Ce fut le cas pour Aminata Touré, lors de sa nomination en tant que Première ministre sénégalaise le 1er septembre. Sauf que l’actuel gouvernement sénégalais ne peut pas être considéré comme conservateur, qu’Aminata Touré a elle-même fait ses débuts en politique dans des partis de gauche tels que le Mouvement pour le socialisme et l’unité (MSU) et qu’elle est aussi surnommée Madame anti-corruption. Bien loin d’une Margaret Thatcher sénégalaise attachée à une politique économique libérale. Le quotidien La Croix lui consacrait néanmoins un portrait le 2 septembre avec pour titre : « Aminata Touré : une « dame de fer » pour le Sénégal ».
Avant elle, c’est Ellen Johnson Sirleaf, Présidente du Libéria et Prix Nobel de la Paix 2011, qui n’y avait pas échappé. Libération, en reprenant une dépêche de l’AFP, dressait son portrait le 7 octobre 2011 après sa nobélisation : « Ellen Johnson Sirleaf, la Dame de fer libérienne. » Ellen Johnson Sirleaf n’a pourtant pas mis en place une politique intérieure conservatrice. Elle a au contraire fait de la lutte contre la corruption son cheval de bataille. Elle est aussi connue pour sa volonté de mettre en place de profondes réformes institutionnelles. Et dans son attitude non plus, la Présidente libérienne n’a rien d’une femme de poigne déterminée à ne rien lâcher. Pour preuve, sa volonté, à 72 ans, de réconcilier la nation, ravagée par 14 ans de guerre civile.

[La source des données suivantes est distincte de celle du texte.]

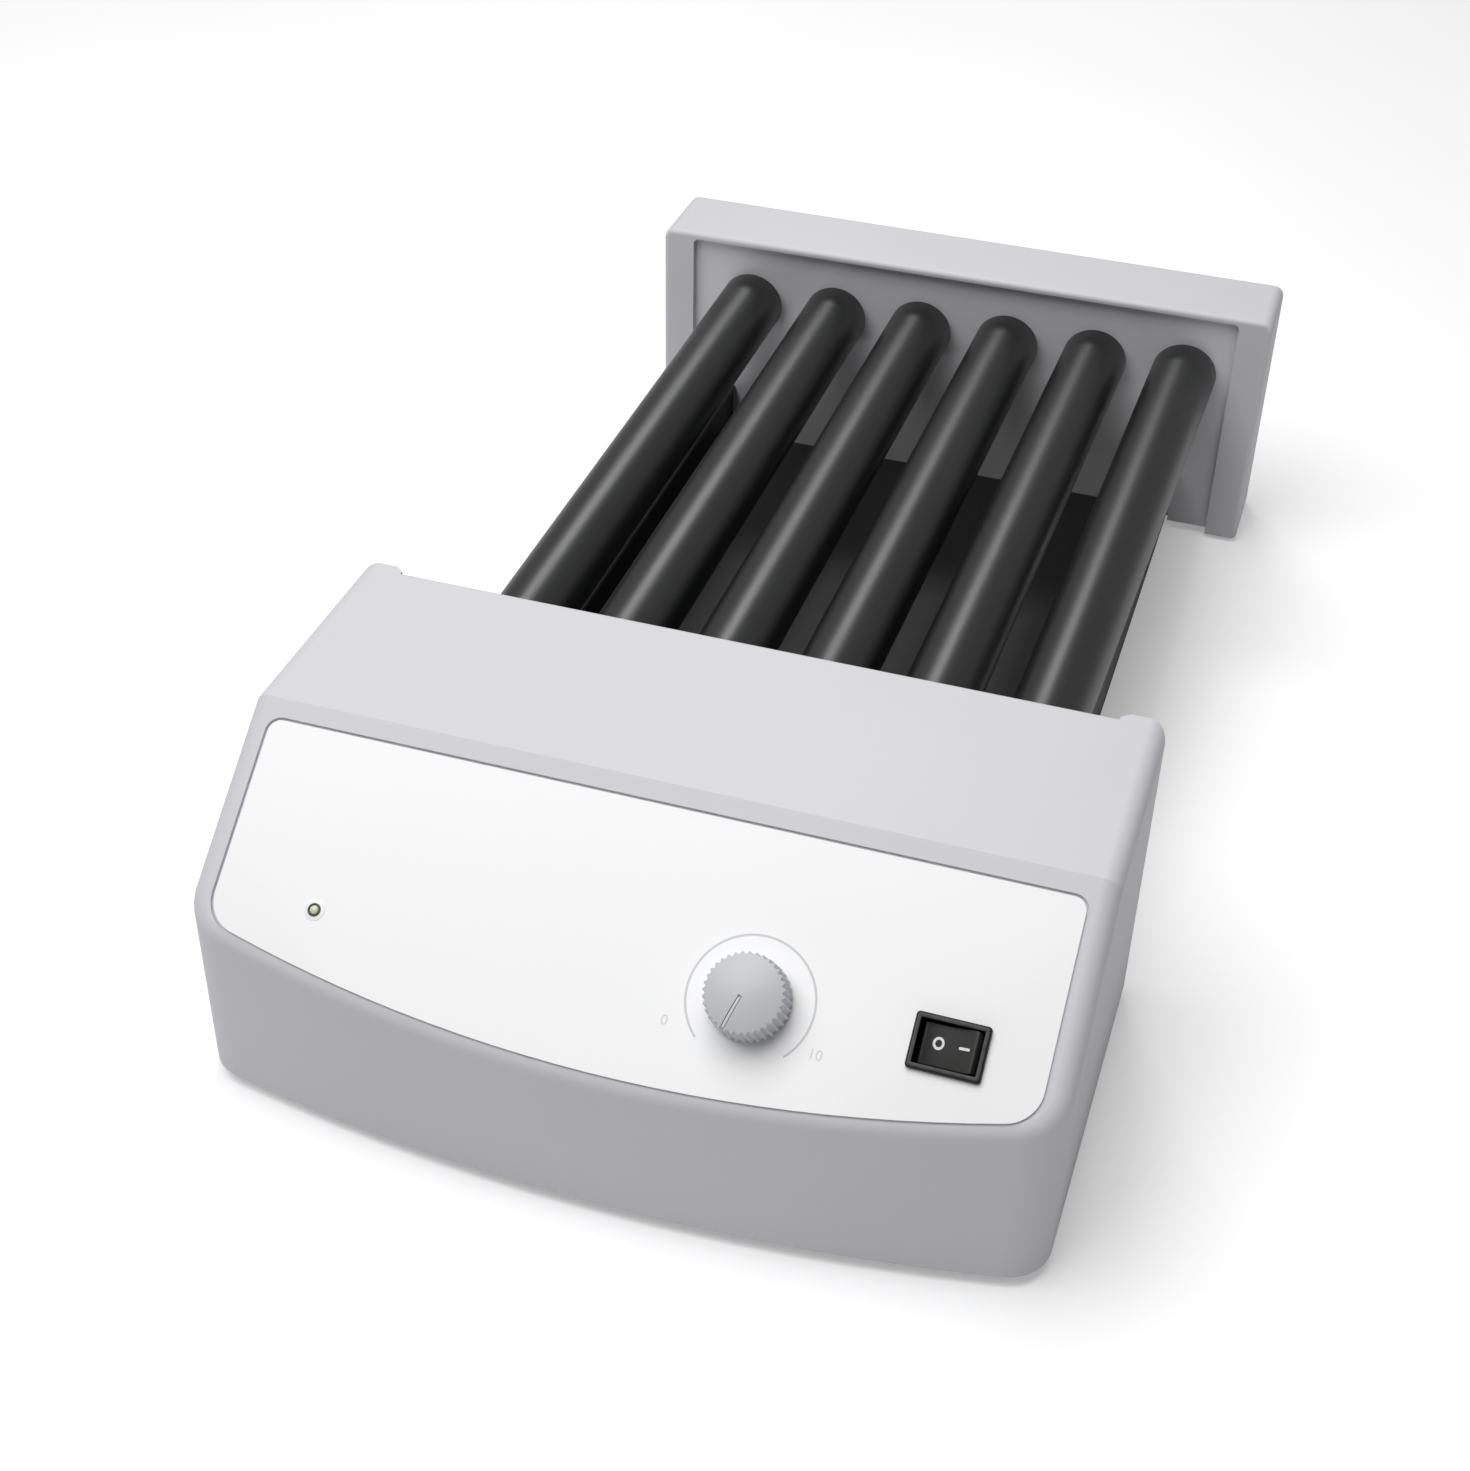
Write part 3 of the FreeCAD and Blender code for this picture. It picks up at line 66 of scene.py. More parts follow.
# Ring scale round the knob: its line's radius, solid half width and soft edge, the angles at
# which its gap ends, in degrees from straight down, and the numbers at its two ends with their
# size, half the ink's thickness and the height of its middle over the face
RING_RADIUS = 18.3 * MM
RING_SOLID = 0.26 * MM
RING_EDGE = 0.4 * MM
RING_GAP_LEFT = 43
RING_GAP_RIGHT = 45
NUMBER_0_SPOT = (17.2 * MM, -65.8 * MM)
NUMBER_10_SPOT = (60.6 * MM, -65.3 * MM)
NUMBER_SIZE = 4.2 * MM
NUMBER_INK = 0.015 * MM
NUMBER_LIFT = 0.005 * MM

# Rollers: bearing axes, and the tube's ends set off to opposite sides of them
ROLLER_COUNT = 6
ROLLER_PITCH = 36.5 * MM
ROLLER_AXIS = (54.3 * MM, 67.6 * MM)
ROLLER_LENGTH = 280.2 * MM
ROLLER_OFFSET = 8.0 * MM
ROLLER_PHASE = math.radians(60)
SLEEVE_RADIUS = 13.0 * MM
SLEEVE_BORE = 11.5 * MM
SLEEVE_EDGE = 0.7 * MM

# Rolled hem on the tray's lips: its radius, its axis inside the lip's outer face and above the
# lip's top, and how far its ends stay away from the tray's ends
HEM_RADIUS = 1.5 * MM
HEM_INSET = 0.6 * MM
HEM_RISE = 0.9 * MM
HEM_END = 6.0 * MM

# Speed knob: outer radius, taper to the top, height, lift off the face, dome, flutes, the
# pointer's groove, which is turned to 0 at rest, and the hollow and the bore from below
KNOB_RADIUS = 12.1 * MM
KNOB_TAPER = 0.4 * MM
KNOB_HEIGHT = 12.0 * MM
KNOB_LIFT = 1.0 * MM
KNOB_DOME = 2.2 * MM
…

Le 19 août 2011, pour évoquer les candidats aux élections législatives et présidentielle qui devaient se tenir en octobre de la même année, Jeune Afrique titrait malgré tout, « Libéria : Johnson-Sirleaf, la dame de fer et ses prétendants ». Deux clichés en un titre : des prétendants pour parler d’opposants politiques, vraiment ?
A chaque continent sa « dame de fer »
Au Brésil, Dilma Roussef, a (elle aussi !) été qualifiée de « dame de fer » brésilienne, « pour son tempérament bien trempé et sa capacité de travail » comme l’expliquait une dépêche de l’AFP reprise par Le Point. Pourtant, la nouvelle femme forte du Brésil est aussi la chef du Parti des travailleurs, un parti populiste se voulant proche du peuple. Et lors des manifestations qui ont secoué le pays en juin dernier, Dilma Roussef n’a pas refusé le dialogue à la manière d’une Margareth Thatcher en réprimant avec violences les manifestations (comme ça avait été le cas pour les mineurs en Angleterre au début des années 1980). Elle a au contraire tendu la main aux manifestants pour proposer un référendum pour une réforme politique. A l’opposé d’une Margaret Thatcher qui n’a jamais montré le moindre signe de clémence envers ceux qui se mettaient en travers de son chemin.
Le 9 septembre dernier, pile 8 jours après la nomination d’Aminata Touré au Sénégal, La Croix ressortait presque mot pour mot le même titre pour l’élection en Norvège de la nouvelle Première ministre conservatrice : « Erna Solberg, une « dame de fer » pour gouverner la Norvège ».
« La Merkel norvégienne » comme l’ont aussi appelé certains médias étrangers, à la tête du parti conservateur depuis 2004, a été Ministre des collectivités locales de 2001 à 2005. C’est notamment de cette période que sa réputation de fermeté dans le domaine de l’immigration lui vaut son surnom de ‘dame de fer’. (En 2003, elle avait ordonné l’expulsion d’un réfugié kurde irakien au motif qu’il représentait un danger pour la sécurité du royaume). Mais cette politique d’immigration mis à part, Erna Solberg n’a rien du thatchérisme. Elle a d’ailleurs fait de « les gens, pas l’argent », son leitmotiv.
A l’inverse, en Norvège toujours, la travailliste Gro Harlem Brundtland, qui a occupé trois fois la fonction de Première ministre entre 1981 et 1996, avait obtenu le surnom de « mère de la nation ».
Mère ou dame de fer, le choix du surnom n’a souvent rien de bien logique mais ce sont les figures imposées aux femmes dirigeantes.